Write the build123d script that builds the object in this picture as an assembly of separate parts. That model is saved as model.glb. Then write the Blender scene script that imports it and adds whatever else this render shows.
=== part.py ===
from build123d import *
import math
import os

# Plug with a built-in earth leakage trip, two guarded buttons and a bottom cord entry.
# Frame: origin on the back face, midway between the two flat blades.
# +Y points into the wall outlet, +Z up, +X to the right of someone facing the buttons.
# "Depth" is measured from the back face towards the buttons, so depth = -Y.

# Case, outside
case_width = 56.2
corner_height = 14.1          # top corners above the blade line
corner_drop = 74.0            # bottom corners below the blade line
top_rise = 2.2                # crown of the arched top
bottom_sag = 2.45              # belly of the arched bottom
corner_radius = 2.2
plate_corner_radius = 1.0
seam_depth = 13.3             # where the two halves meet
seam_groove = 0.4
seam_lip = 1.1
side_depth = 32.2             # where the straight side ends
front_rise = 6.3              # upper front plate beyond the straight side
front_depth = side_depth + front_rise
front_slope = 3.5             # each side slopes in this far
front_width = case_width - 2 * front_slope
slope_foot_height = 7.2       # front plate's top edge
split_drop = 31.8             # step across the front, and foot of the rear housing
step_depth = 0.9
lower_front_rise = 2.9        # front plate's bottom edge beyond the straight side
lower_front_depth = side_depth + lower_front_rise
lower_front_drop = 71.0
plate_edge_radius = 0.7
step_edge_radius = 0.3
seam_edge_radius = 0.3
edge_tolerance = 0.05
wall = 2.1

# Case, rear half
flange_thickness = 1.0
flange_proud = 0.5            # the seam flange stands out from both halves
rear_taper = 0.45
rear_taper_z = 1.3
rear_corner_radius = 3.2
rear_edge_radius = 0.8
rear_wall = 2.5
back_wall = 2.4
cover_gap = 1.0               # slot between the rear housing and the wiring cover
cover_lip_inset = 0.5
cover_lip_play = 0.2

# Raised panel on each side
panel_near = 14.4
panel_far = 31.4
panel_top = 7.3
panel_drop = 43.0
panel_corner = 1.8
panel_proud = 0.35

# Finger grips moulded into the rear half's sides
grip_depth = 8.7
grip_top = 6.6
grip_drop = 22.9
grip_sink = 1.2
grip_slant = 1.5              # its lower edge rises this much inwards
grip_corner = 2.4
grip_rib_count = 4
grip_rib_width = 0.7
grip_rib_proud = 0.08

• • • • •

**Stated exercise:** Print, unaltered, every line from the beginning of the material down to the line with "depth = -Y.".

**Task response:**
Write the build123d script that builds the object in this picture as an assembly of separate parts. That model is saved as model.glb. Then write the Blender scene script that imports it and adds whatever else this render shows.
=== part.py ===
from build123d import *
import math
import os

# Plug with a built-in earth leakage trip, two guarded buttons and a bottom cord entry.
# Frame: origin on the back face, midway between the two flat blades.
# +Y points into the wall outlet, +Z up, +X to the right of someone facing the buttons.
# "Depth" is measured from the back face towards the buttons, so depth = -Y.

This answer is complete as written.